If you’re out of steak, Potstickers are a good way to burn those witches
So, the bottom line is that they’re done when they float, regardless of the cold water technique, or how many times you replenish with cold water? If that’s the case, is the multiple-boil technique done mostly to prevent the boiling water from tumbling the dumplings too harshly? If so, why not just keep it at a lower temperature the whole time and skip the cold water?

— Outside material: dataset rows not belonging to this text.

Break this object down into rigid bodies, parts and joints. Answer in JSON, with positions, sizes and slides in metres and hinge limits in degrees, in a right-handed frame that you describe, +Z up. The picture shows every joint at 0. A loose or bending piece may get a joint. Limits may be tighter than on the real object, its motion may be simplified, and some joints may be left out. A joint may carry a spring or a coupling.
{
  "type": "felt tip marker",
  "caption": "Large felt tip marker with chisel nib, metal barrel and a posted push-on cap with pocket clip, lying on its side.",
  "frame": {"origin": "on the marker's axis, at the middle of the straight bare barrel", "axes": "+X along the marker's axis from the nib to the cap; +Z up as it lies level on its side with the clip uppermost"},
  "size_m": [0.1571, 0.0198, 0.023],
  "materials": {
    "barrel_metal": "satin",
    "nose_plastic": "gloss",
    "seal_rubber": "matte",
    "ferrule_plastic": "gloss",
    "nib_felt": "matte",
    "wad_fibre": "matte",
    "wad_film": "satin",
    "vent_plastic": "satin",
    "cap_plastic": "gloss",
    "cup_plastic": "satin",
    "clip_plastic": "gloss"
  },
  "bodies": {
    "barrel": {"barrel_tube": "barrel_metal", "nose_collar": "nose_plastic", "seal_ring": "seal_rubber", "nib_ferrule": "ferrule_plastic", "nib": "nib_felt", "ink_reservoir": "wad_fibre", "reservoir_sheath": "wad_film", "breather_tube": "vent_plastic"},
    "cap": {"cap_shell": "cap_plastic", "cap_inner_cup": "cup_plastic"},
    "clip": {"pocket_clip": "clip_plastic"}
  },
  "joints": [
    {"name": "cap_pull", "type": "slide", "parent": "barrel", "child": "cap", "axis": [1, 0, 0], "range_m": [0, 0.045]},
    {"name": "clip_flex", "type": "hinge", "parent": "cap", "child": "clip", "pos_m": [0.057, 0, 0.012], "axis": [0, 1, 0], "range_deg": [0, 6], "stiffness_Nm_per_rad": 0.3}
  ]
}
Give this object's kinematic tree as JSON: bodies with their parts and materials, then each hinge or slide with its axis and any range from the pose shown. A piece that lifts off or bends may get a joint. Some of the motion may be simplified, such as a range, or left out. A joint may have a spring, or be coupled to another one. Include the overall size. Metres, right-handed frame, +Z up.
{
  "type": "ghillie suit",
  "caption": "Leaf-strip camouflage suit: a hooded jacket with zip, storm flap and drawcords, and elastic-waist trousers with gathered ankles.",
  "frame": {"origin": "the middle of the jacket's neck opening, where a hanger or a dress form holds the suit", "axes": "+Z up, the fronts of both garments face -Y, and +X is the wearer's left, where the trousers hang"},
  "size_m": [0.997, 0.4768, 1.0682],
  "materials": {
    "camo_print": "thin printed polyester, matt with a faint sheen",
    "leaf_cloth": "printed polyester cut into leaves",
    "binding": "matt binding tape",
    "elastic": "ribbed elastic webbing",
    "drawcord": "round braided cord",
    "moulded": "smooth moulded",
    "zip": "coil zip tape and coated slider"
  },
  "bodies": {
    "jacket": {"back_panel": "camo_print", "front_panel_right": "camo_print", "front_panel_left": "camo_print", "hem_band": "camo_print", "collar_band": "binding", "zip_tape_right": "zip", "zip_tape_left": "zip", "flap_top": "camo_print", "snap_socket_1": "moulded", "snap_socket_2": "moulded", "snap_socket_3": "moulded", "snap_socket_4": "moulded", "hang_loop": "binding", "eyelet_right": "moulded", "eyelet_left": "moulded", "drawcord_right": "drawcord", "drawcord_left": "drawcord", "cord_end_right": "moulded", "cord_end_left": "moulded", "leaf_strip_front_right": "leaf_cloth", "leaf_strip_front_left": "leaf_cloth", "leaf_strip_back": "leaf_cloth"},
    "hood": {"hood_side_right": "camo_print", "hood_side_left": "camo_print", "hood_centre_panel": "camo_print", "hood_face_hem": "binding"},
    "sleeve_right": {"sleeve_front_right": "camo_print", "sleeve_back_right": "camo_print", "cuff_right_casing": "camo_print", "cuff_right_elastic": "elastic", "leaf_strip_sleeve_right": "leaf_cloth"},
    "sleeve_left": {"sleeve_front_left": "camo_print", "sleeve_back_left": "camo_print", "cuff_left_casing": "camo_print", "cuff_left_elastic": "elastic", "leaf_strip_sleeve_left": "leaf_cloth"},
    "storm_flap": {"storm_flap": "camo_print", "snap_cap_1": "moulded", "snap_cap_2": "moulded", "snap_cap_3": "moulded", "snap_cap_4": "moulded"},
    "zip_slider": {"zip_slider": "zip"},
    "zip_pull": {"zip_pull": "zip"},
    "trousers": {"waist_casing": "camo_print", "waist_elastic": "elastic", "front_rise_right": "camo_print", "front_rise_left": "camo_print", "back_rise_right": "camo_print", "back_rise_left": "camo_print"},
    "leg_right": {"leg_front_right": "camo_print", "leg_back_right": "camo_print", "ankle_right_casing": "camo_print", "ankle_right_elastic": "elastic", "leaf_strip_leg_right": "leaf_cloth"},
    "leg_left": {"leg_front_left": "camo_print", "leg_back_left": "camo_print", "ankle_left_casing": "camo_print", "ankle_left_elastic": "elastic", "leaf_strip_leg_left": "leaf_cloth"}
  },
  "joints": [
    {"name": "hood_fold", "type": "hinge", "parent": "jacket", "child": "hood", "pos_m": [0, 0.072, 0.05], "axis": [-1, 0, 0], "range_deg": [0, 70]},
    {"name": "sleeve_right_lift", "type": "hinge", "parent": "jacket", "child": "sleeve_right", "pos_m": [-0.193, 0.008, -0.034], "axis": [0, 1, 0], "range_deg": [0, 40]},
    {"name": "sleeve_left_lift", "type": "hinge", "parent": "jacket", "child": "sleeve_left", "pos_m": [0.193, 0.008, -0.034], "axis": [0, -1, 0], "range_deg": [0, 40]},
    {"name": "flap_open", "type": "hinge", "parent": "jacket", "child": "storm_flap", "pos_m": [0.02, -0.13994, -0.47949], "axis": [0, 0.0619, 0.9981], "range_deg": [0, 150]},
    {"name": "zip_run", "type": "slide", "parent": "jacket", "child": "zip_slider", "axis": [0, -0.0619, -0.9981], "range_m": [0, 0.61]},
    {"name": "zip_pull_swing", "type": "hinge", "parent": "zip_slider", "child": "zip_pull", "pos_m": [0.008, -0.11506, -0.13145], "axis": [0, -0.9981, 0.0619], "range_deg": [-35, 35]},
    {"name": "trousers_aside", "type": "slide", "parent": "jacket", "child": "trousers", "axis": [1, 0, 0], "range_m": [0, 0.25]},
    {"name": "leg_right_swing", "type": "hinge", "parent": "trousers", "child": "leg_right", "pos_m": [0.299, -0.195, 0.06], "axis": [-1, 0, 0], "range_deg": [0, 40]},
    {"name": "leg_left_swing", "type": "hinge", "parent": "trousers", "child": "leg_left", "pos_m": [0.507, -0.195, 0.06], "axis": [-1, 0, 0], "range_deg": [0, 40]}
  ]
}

Fuchsia Dunlop confirmed the reason for the technique (she responded quickly!):
That’s what my parents have always said too. As a child I never really questioned the method, it was just a “this is how you cook dumplings.” As a “wise” adult, I learned to heed the wisdom of my elders in the kitchen after ending up with a mess of broken/burst dumplings one time and these weirdly bloated dumplings another time because I did not do the “add more water” method, which is why I found it fascinating that others have successfully managed to “boil for 10-15 minutes” and end up with perfectly good dumplings!
if I’m lazy and want a crunchy snack, I just deep fry them until golden.
2nd. I steam them, using the rice cooker. Sometimes followed with a pan fry to crisp them up, but not always. Pan frying and inebriation are not a good mix.